Our past selves are influenced by many factors related to present selves. According to the temporal self-appraisal theory, people tend to negatively evaluate their past selves (Wilson and Ross, 2001), suggesting that their high self-esteem affects their past self-evaluations. Socioeconomic status (SES) refers to individuals’ or families’ present social position according to their material and non-material social resources. Caregivers’ income, caregivers’ education level, and caregivers’ occupation are often taken as the leading objective indicators for SES measurement (Bradley and Corwyn, 2002). The aim of our study was to examine whether current SES affected past self-evaluation with the use of event-related potentials (ERPs) techniques.

A self-reference task was often employed to investigate temporal self-evaluation. For example, Zhang et al. (2020) adopted a self-reference task to explore the influence of self-relevant information on emotional word processing. They presented participants with a name (three name type: self-name, friend-name, unfamiliar-name), followed immediately by a randomly matched emotional word (three emotional valences: positive, negative, neutral), which did not need for behavioral responses. They recorded the electroencephalography (EEG) data of participants’ perceptions of emotional words. Their results suggested that negative words elicited a smaller N400 amplitude than neutral words. Therefore, they argued that there was a processing advantage for negative words in different stages and the self-reference of a name could affect the cognitive processing of emotional words, which mainly occurred in the late stage of emotional lexical processing. Zhou et al. (2013) required participants to make a judgment of adjectives in positive or negative valences from either self-perspective or other-perspective. Their results showed that smaller N400 amplitudes were elicited by positive stimuli than negative stimuli in the self-perspective condition, but not in the other-perspective condition. Therefore, they claimed a self-positivity bias associated with N400. The self-positivity bias means that individuals pay more attention to positive information relevant to the self, as a positive mood represents the modal experience in healthy people.

The late positive potential (LPP) was used to reflect the process of positive or negative adjectives related to self. When individuals expected positive and negative stimuli, there were neurological differences in their cognition of time, mainly reflected in LPP (Vallet et al., 2019). A study found that the amplitude of LPP induced by self-positive, self-negative, and self-neutral words decreased successively (Herbert et al., 2011). Herbert et al. (2011) requested participants to silently read the pronoun–noun or article–noun pairs (one-third of the nouns from each word category–unpleasant, pleasant, and neutral–were paired with the possessive pronoun “my” or “his” indicating self- or other-reference or the definite article “the” indicating no reference at all) presented on the screen. They argued that there existed a self-positivity bias evidenced by LPP, which reflected the amount of attention individuals took to process emotional words. In addition, Zhang et al. (2020) asked participants to silently read the paired names (self, friend, and unknown) and emotional words (positive, negative, and neutral). They found that negative words elicited a larger LPP amplitude than neutral and positive words. Therefore, they claimed the self-negativity bias in self-referential processing, which needed individuals to continuously pay attention to and deeply encode the negative words relevant to themselves, as the deep processing of negative stimuli related to self could help individuals to avoid threatening stimuli and to better adapt to the environment. Although it is not clear why there are two different self-biases that occurred in the self-reference studies, it has been found that in the experiment of emotional stimulation, the LPP component represents a kind of continuous attention (Solomon et al., 2012), and that the smaller LPP amplitudes are elicited, the less attention to emotional stimuli is paid (James et al., 2018).

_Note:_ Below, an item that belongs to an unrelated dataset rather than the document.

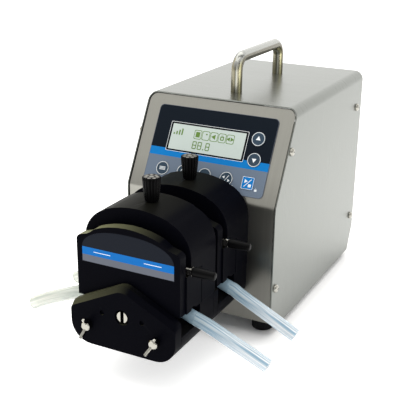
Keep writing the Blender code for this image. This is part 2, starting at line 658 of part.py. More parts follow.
def make_knob(n, face, mats):
    """Fluted adjusting knob, wider at the top, on a stem into the block."""
    centre = (KNOB_X, face + KNOB_DEPTH)
    flutes = 16

    def ring(z, r, flute):
        points = []
        for i in range(2 * flutes):
            a = math.pi * i / flutes
            reach = r - (flute if i % 2 else 0)
            points.append((centre[0] + reach * math.cos(a), centre[1] + reach * math.sin(a), z))
        return points

    low = BLOCK_TOP_Z + 0.0005
    rings = [
        ring(low - 0.020, 0.0039, 0.0),
        ring(low, 0.0039, 0.0),
        ring(low + 0.0002, 0.0068, 0.0004),
        ring(low + 0.006, 0.0077, 0.0008),
        ring(KNOB_TOP_Z - 0.009, 0.0087, 0.0010),
        ring(KNOB_TOP_Z - 0.001, 0.0093, 0.0010),
        ring(KNOB_TOP_Z, 0.0085, 0.0010),
    ]
    knob = new_object(f"head_{n}_knob", lambda bm: loft(bm, rings), mats["black"])
    pivot_at(knob, (centre[0], centre[1], low))


def make_rotor(n, face, mats):
    """Two flanges on a hub, with the rollers between them."""
    half = (SEAM_DEPTH - BED_FRONT) / 2 - 0.0004
    mid = face + (SEAM_DEPTH + BED_FRONT) / 2
    centre = (0, mid, SHAFT_Z)
    hub = [(-half, 0.0085), (half, 0.0085)]
    rotor = turned(f"head_{n}_rotor", "y", centre, hub, 20, mats["aluminium"])
    for side in (-1, 1):
        edge = sorted((side * half, side * (half - 0.0024)))
        disc = [(edge[0], 0.0242), (edge[1], 0.0242)]
        combine(rotor, turned(f"flange_{n}_{side}", "y", centre, disc, 28), "UNION")
    bore = [(-0.03, SHAFT_R + 0.0002), (0.03, SHAFT_R + 0.0002)]
    combine(rotor, turned(f"rotor_bore_{n}", "y", centre, bore, 16))
    orbit = ROLLER_REACH - ROLLER_R
    for i in range(ROLLER_COUNT):
        a = math.radians(90 + 360 / ROLLER_COUNT * (i + 0.5))
        x, z = orbit * math.cos(a), SHAFT_Z + orbit * math.sin(a)
        pin = [(-half + 0.001, PIN_R), (half - 0.001, PIN_R)]
        combine(rotor, turned(f"pin_{n}_{i}", "y", (x, mid, z), pin, 10), "UNION")
        wide = half - 0.0024 - TOUCH
        skin = [(-wide, ROLLER_R), (wide, ROLLER_R)]
        roller = turned(f"head_{n}_roller_{i + 1}", "y", (x, mid, z), skin, 20, mats["roller"])
        hole = [(-wide - 0.002, PIN_R + TOUCH), (wide + 0.002, PIN_R + TOUCH)]
        combine(roller, turned(f"roller_bore_{n}_{i}", "y", (x, mid, z), hole, 10))
        pivot_at(roller, (x, mid, z))
    pivot_at(rotor, (0, mid, SHAFT_Z))


def tube_squeeze(distance):
    """Half thickness of the tube at a distance along it from where it meets the rotor's arc."""
    t = min(max((distance - 0.004) / 0.016, 0), 1)
    return TUBE_FLAT_HALF + (TUBE_R - TUBE_FLAT_HALF) * t * t * (3 - 2 * t)


def tube_path():
    """Right half of the tube's line in a head, from its exit to the top of the rotor's arc.

    Each entry is a centre point, the angle of its outward side and its half thickness there.
    """
    ex, ez = TUBE_EXIT
    run = math.hypot(1, TUBE_EXIT_SLOPE)
    knee = (ex - TUBE_BEND / run, ez + TUBE_BEND * TUBE_EXIT_SLOPE / run)
    reach = math.hypot(knee[0], knee[1] - SHAFT_Z)
    touch = math.atan2(knee[1] - SHAFT_Z, knee[0]) + math.acos(TUBE_ARC_R / reach)
    tx, tz = TUBE_ARC_R * math.cos(touch), SHAFT_Z + TUBE_ARC_R * math.sin(touch)
    straight = math.hypot(knee[0] - tx, knee[1] - tz)
    share = (straight - TUBE_BEND * 0.8) / straight
    bend = (tx + (knee[0] - tx) * share, tz + (knee[1] - tz) * share)
    line = []
    for i in range(7):
        t = i / 6
        weights = ((1 - t) ** 2, 2 * t * (1 - t), t * t)
        x = weights[0] * ex + weights[1] * knee[0] + weights[2] * bend[0]
        z = weights[0] * ez + weights[1] * knee[1] + weights[2] * bend[1]
        slope_x = (1 - t) * (knee[0] - ex) + t * (bend[0] - knee[0])
        slope_z = (1 - t) * (knee[1] - ez) + t * (bend[1] - knee[1])
        line.append((x, z, math.atan2(-slope_x, slope_z)))
    line.append(((bend[0] + tx) / 2, (bend[1] + tz) / 2, touch))
    path = []
    for x, z, angle in line:
        path.append(((x, z), angle, tube_squeeze(math.hypot(x - tx, z - tz))))
    for i in range(5):
        a = touch + (math.pi / 2 - touch) * i / 4
        point = (TUBE_ARC_R * math.cos(a), SHAFT_Z + TUBE_ARC_R * math.sin(a))
        path.append((point, a, TUBE_FLAT_HALF))
    return path


def tube_underside(gap):
    """Points just below the tube, from its exit in to where it rises above the base."""
    points = []
    for (x, z), angle, half in tube_path():
        points.append((x - (half + gap) * math.cos(angle), z - (half + gap) * math.sin(angle)))
        if points[-1][1] > SPLIT_Z + 0.001:
            break
    return points


def make_pump_tube(n, face, mats):
    """The stretch of tube inside the head, pressed flat where it goes over the rotor."""
    sides = 14
    y = face + TUBE_DEPTH - TUBE_SHIFT

    def ring(point, angle, squeeze):
        share = (squeeze - TUBE_FLAT_HALF) / (TUBE_R - TUBE_FLAT_HALF)
        wide = TUBE_FLAT_WIDE + (TUBE_R - TUBE_FLAT_WIDE) * share
        points = []
        for k in range(sides):
            b = 2 * math.pi * k / sides
            out, across = squeeze * math.cos(b), wide * math.sin(b)
            points.append((point[0] + out * math.cos(angle), y + across, point[1] + out * math.sin(angle)))
        return points

    right = [ring(*entry) for entry in tube_path()]
    left = [[(-x, yy, z) for x, yy, z in entry] for entry in reversed(right[:-1])]
    soften(new_object(f"head_{n}_pump_tube", lambda bm: loft(bm, right + left), mats["tube"]))


def make_free_tubes(mats):
    """The four cut ends of tube that stand out of the heads, each in line with the tube inside."""
    end = Vector((TUBE_EXIT[0], 0, TUBE_EXIT[1]))
    along = Vector((1, 0, -TUBE_EXIT_SLOPE)).normalized()
    for name, (head, side, route) in TUBE_ROUTES.items():
        y = HEAD_FACES[head] + TUBE_DEPTH - TUBE_SHIFT
        points = [end + along * TOUCH, end + along * 0.005]
        points += [Vector((x, 0, z)) for x, z in route]
        curve = bpy.data.curves.new(name, "CURVE")
        curve.dimensions = "3D"
        curve.bevel_depth = TUBE_R
        curve.bevel_resolution = 2
        curve.use_fill_caps = True
        spline = curve.splines.new("POLY")
        spline.points.add(len(points) - 1)
        for point, place in zip(spline.points, points):
            point.co = (side * place.x, y, place.z, 1)
        curve.materials.append(mats["tube"])
        tube = bpy.data.objects.new(name, curve)
        bpy.context.scene.collection.objects.link(tube)


def cover_outline(inset):
    """Cover plate: two long slopes up to a round peak. inset pulls the slopes and the peak in."""
    half, r = BASE_HALF_WIDTH, BASE_CORNER_R
    rise = 0.49
    lean = math.atan(rise)
    corner_z = 0.0822
    drop = inset / math.cos(lean)
    right = [(0, BASE_BOTTOM_Z)] + arc(half - r, BASE_BOTTOM_Z + r, r, -90, 0, 8)
    side_r = 0.005
    corner_angle = 90 - math.degrees(lean)
    cz = corner_z - drop - side_r * 0.55
    right += arc(half - side_r, cz - 0.001, side_r, 0, corner_angle, 3)
    top_r = 0.016
    x_end, z_end = right[-1]
    apex_z = z_end + rise * x_end
    centre_z = apex_z - top_r / math.cos(lean)
    right += arc(0, centre_z, top_r, corner_angle, 90, 4)
    right[-1] = (0.0, right[-1][1])
    return mirror_outline(right)


def make_head_cover(mats):
    """The front head's cover plate, with a bevel along its upper edges."""
    rear = HEAD_FACES[0] - TOUCH
    front = HEAD_FACES[0] - COVER_DEPTH
    stations = [(rear, 0.0), (front + 0.0050, 0.0), (front, 0.0044)]
    rings = [[(x, y, z) for x, z in cover_outline(inset)] for y, inset in stations]
    cover = new_object("head_cover", lambda bm: loft(bm, rings), mats["black"])
    hole = [(-0.01, 0.0078), (0.02, 0.0078)]
    combine(cover, turned("cover_shaft_hole", "y", (0, front, SHAFT_Z), hole, 24))
    for side in (-1, 1):
        wing = (side * WING_X, front, WING_Z)
        hole = [(-0.01, 0.0029), (0.02, 0.0029)]
        combine(cover, turned(f"cover_wing_hole_{side}", "y", wing, hole, 12))
        recess = (side * 0.0223, front, SHAFT_Z)
        hole = [(-0.01, 0.0026), (0.002, 0.0026)]
        combine(cover, turned(f"cover_screw_recess_{side}", "y", recess, hole, 14))


def make_wing_screws(mats):
    """Steel wing screws that hold the cover plate."""
    front = HEAD_FACES[0] - COVER_DEPTH
    for side, name, tilt in ((-1, "wing_screw_left", 12), (1, "wing_screw_right", 28)):
        x, z = side * WING_X, WING_Z
        profile = [(-0.0072, 0.0040), (-0.0062, 0.0048), (-0.0007, 0.0048)]
        profile += [(-0.0006, 0.0026), (0.024, 0.0026)]
        screw = turned(name, "y", (x, front, z), profile, 14, mats["chrome"])
        a = math.radians(90 - tilt)
        for turn in (1, -1):
            along = Vector((math.cos(a) * turn, 0, math.sin(a) * turn))
            across = Vector((-math.sin(a) * turn, 0, math.cos(a) * turn))
            centre = Vector((x, front, z))
            rings = []
            for offset, shrink in ((-0.0014, 0.0005), (-0.0008, 0), (0.0008, 0), (0.0014, 0.0005)):
                middle = centre + along * 0.007 + Vector((0, -0.008, 0))
                ring = []
                for r, t in WING_SHAPE:
                    point = centre + along * r + Vector((0, t, 0))
                    point += (middle - point).normalized() * shrink
                    ring.append(point + across * offset)
                rings.append(ring)
            wing = new_object(f"wing_{name}_{turn}", lambda bm, rings=rings: loft(bm, rings))
            combine(screw, wing, "UNION")
        pivot_at(screw, (x, front, z))


def make_head_spacer(mats):
    """Coupling plate between the two heads."""
    y0, y1 = HEAD_FACES[0] + HEAD_DEPTH, HEAD_FACES[1]
    outline = base_outline(SPLIT_Z - 0.001, [(0, SPLIT_Z - 0.001)])
    spacer = prism_y("head_spacer", outline, y0 + 0.0001, y1, mats["black"])
    combine(spacer, turned("spacer_bore", "y", (0, y0, SHAFT_Z), [(-0.01, 0.0075), (0.03, 0.0075)], 20))


def make_drive_shaft(mats):
    """One shaft from the motor through both heads, with a slotted end in the cover plate."""
    front = HEAD_FACES[0] - COVER_DEPTH
    end = DRIVE_Y + 0.040
    profile = [(front + 0.0008, SHAFT_END_R - 0.0003), (front + 0.0012, SHAFT_END_R)]
    profile += [(front + 0.011, SHAFT_END_R), (front + 0.0112, SHAFT_R), (end, SHAFT_R)]
    shaft = turned("drive_shaft", "y", (0, 0, SHAFT_Z), profile, 16, mats["chrome"])
    half = SHAFT_SLOT / 2
    low, high = (-half, front - 0.01, SHAFT_Z - 0.01), (half, front + 0.0052, SHAFT_Z + 0.01)
    combine(shaft, box("shaft_slot", low, high))
    pivot_at(shaft, (0, 0, SHAFT_Z))


def main():
    clear_scene()
    mats = make_materials()
    make_wrap_cover(mats)
    make_front_panel(mats)
    make_base_tray(mats)
    make_rear_panel(mats)
    make_rear_fittings(mats)
    make_handle(mats)
    make_feet(mats)
    make_panel_film(mats)
    make_electronics(mats)
    make_motor(mats)
    make_head_cover(mats)
    make_wing_screws(mats)
    make_head_spacer(mats)
    make_drive_shaft(mats)
    for n, face in enumerate(HEAD_FACES, 1):
        make_head_base(n, face, mats)
        make_guide_posts(n, face, mats)
        make_head_frame(n, face, mats)
        make_head_block(n, face, mats)
        make_lever(n, face, mats)
        make_knob(n, face, mats)
        make_rotor(n, face, mats)
        make_pump_tube(n, face, mats)
    make_free_tubes(mats)


main()
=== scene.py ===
"""Looks of a two-head peristaltic pump: a stainless drive with a sloping keypad and two black heads.

Metres, +Z up, -Y is the front, origin on the floor under the middle of the pump.
"""

import json
import math

import bmesh
import bpy
from mathutils import Matrix, Vector

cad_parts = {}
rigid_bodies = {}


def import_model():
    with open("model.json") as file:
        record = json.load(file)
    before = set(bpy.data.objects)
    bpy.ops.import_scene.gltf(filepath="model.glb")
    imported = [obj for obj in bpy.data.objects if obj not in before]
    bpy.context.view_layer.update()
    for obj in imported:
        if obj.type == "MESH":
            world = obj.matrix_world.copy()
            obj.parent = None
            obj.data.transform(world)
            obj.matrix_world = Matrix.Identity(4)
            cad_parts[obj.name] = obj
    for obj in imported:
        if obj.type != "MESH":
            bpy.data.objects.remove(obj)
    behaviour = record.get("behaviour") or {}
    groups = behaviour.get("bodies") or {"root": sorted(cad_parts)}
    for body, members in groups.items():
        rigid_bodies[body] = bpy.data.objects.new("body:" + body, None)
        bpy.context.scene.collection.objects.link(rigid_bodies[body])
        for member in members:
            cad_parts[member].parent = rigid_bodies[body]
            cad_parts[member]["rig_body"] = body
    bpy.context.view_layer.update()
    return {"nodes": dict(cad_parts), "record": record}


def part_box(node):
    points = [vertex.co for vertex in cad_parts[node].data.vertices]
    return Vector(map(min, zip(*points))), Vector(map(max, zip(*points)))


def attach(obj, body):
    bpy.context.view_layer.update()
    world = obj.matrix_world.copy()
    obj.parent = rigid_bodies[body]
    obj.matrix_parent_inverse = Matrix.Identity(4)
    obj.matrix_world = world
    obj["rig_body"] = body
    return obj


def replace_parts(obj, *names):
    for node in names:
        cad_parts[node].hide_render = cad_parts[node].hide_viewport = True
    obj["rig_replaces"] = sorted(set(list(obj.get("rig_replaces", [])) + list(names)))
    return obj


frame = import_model()
nodes = frame["nodes"]
slots = {entry["node"]: entry["material_slot"] for entry in frame["record"]["subparts"]}

# Drive case, from the frame where it can be
case_low, case_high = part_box("wrap_cover")
DRIVE_Y = case_low[1]
WIDTH = 2 * case_high[0]
DEPTH = case_high[1] - case_low[1]
HEIGHT = case_high[2]
FOLD_Z = 0.1516
TOP_SETBACK = 0.0523
SKIRT_Z = case_low[2]
PANEL_BOTTOM_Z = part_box("front_panel")[0][2]
FRONT_CORNER_DEPTH = 0.022
CHAMFER_Z = 0.039
CHAMFER_DEPTH = 0.015
SHEET = 0.0015
CASE_CORNER_R = 0.011
PANEL_INSET = 0.0016
PANEL_GAP = 0.0010
FOLD_BEND_R = 0.003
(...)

To sum up, our study employed a self-reference paradigm (Johnson et al., 2006; D’Argembeau et al., 2008) to explore the neural mechanism of the influence of SES on past self-evaluation. According to previous studies (D’Argembeau et al., 2008; Yang et al., 2020), we chose 5 years ago as the “past.” Given the results that participants with low SES were more likely to experience adverse events and be affected by negative emotions (Waschbusch et al., 2003), we speculated that participants with high SES would pay less attention to negative words, whereas participants with low SES were more likely to be affected by negative words. Therefore, we proposed two hypotheses: (1) compared with the high SES individuals, negative words elicited a smaller N400 amplitude for the low SES individuals; (2) compared with positive words, negative words elicited a larger LPP amplitude for the low SES individuals.

Materials and Methods

Participants

Participants with high and low SES were selected through the objective SES scale, which was recompiled (see Appendix 1) based on previous studies (Patro et al., 2011; Gu et al., 2017). In total, 300 SES scales were distributed in a certain university, and 287 completed scales were returned. We calculated the total SES scores by summing the standard Z-scores of all items for each participant and then assigned those who ranked in the top 30 into the high SES group (M_age = 18.87, SD = 0.86) and those who ranked in the bottom 30 into the low SES group (M_age = 19.07, SD = 0.92). One participant was excluded from further analysis due to the low signal-to-noise ratio in the EEG signal data. All participants were right-handed and had normal or corrected-to-normal vision. Before the formal experiment, the participants were instructed to complete a pre-experiment to ensure that they understood the procedures. At the end of the experiment, the participants were given 30 CNY as a reward.

Materials and Stimuli

The stimuli were presented on a 17-inch LCD with a 50 Hz refresh rate and a 1,024 × 768 pixels resolution. The E-prime 2.0 software was used for our experiment and data collection.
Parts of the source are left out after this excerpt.